In dismissing the appeal on Thursday, Ms Justice Kennedy said that the court was not persuaded that the appellant’s right to privacy was infringed upon.
“No fundamental injustice may be said to arise in the circumstances where the footage was harvested to advance the investigation and transpired to provide relevant and admissible evidence at trial,” said Ms Justice Kennedy.
Ms Justice Kennedy said that the footage was taken from “communal areas” and was “highly probative, and the balance certainly lay in its admission”.
Ms Justice Kennedy said that even if the objection to the evidence had been made at the trial, which was not the case, “we cannot see that the appellant would have been successful in excluding the evidence”.

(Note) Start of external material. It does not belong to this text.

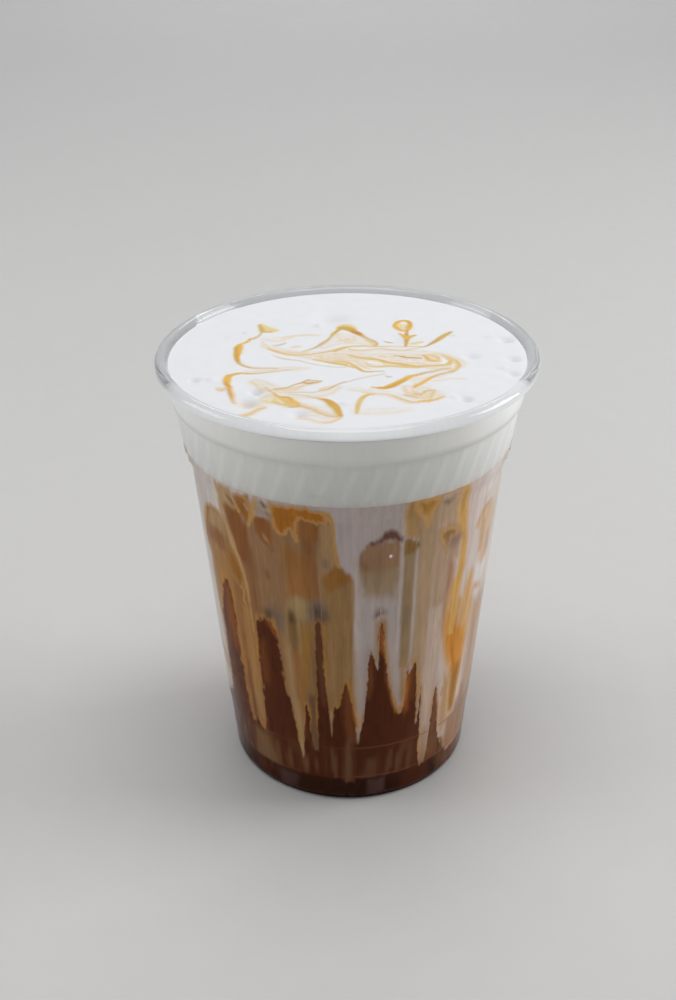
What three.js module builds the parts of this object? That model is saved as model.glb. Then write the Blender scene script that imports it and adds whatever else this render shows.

At the appeal hearing, Ms Hyland submitted that the CCTV footage “directly interfered” with Harrington’s right to privacy under EU law with regard to the European Convention on Human Rights and the protection of personal data under the European Charter of Fundamental Rights.
Ms Hyland submitted that the Data Protection Act 2018 in regard to processing personal data relating to criminal convictions and offences demanded “suitable and specific measures being taken to safeguard the fundamental rights and freedoms of the data subject [Harrington]”.
Counsel submitted that metadata [relating to phone records] referred to in the case of murderer Graham Dwyer "came within the meaning of personal data” within data protection laws.
Ms Hyland said the retention of that data could be likened to the retention of personal data “in relation to a specific data subject when, for example, domestic CCTV is installed for the purposes of preventing damage or guarding a dwelling”.
Infamous murderer Dwyer is serving a life sentence for the murder of 36-year-old childcare worker Elaine O’Hara who was last seen alive in August 2012 in a park in Shanganagh, south Dublin.
After his 2015 conviction, Dwyer brought a legal challenge on the retention of his mobile phone data and his appeal was upheld by the High Court which was a decision itself then appealed by the State and subsequently referred to the European Court of Justice.
The European Court of Justice, Ms Hyland submitted, “confirmed that EU law precludes national legislative measures which provided, as a preventative measure, for the general and indiscriminate retention of traffic and location data relating to electronic communications, for the purposes of combating serious crime”.
Ms Justice Kennedy said that there had been no issue raised about the CCTV admissibility at Harrington's trial and that the defence had actually sought particular extracts of the footage to be played to the jury.
“It cannot be argued that the reason for the failure to raise the matter at trial was due to an error or oversight. The footage was clearly a very important feature of the evidence,” said Ms Justice Kennedy.
Ms Justice Kennedy said that the court “entirely agreed with the DPP” that the footage was within the public domain and was “undoubtedly known to all the parties”.
Ms Justice Kennedy said the issue in the Graham Dwyer case concerned the retention of mobile phone data, "which has no bearing upon CCTV footage harvested during the course of an investigation”.
The CCTV footage in Harrington's case was harvested from commercial and private sources and "in an entirely independent manner and did not concern the mass retention of data,” said Ms Justice Kennedy.
“Insofar as CCTV footage is concerned, this court has stated time and again that an individual does not have an expectation of privacy while moving through public spaces.
“The footage from Clanrickarde Estate was relevant evidence depicting the movement of people during the period before and after the killing of a child. While the sliding door to the appellant’s apartment could be seen opening and closing, the movements caught are those to and from the communal walkway,” said Ms Justice Kennedy.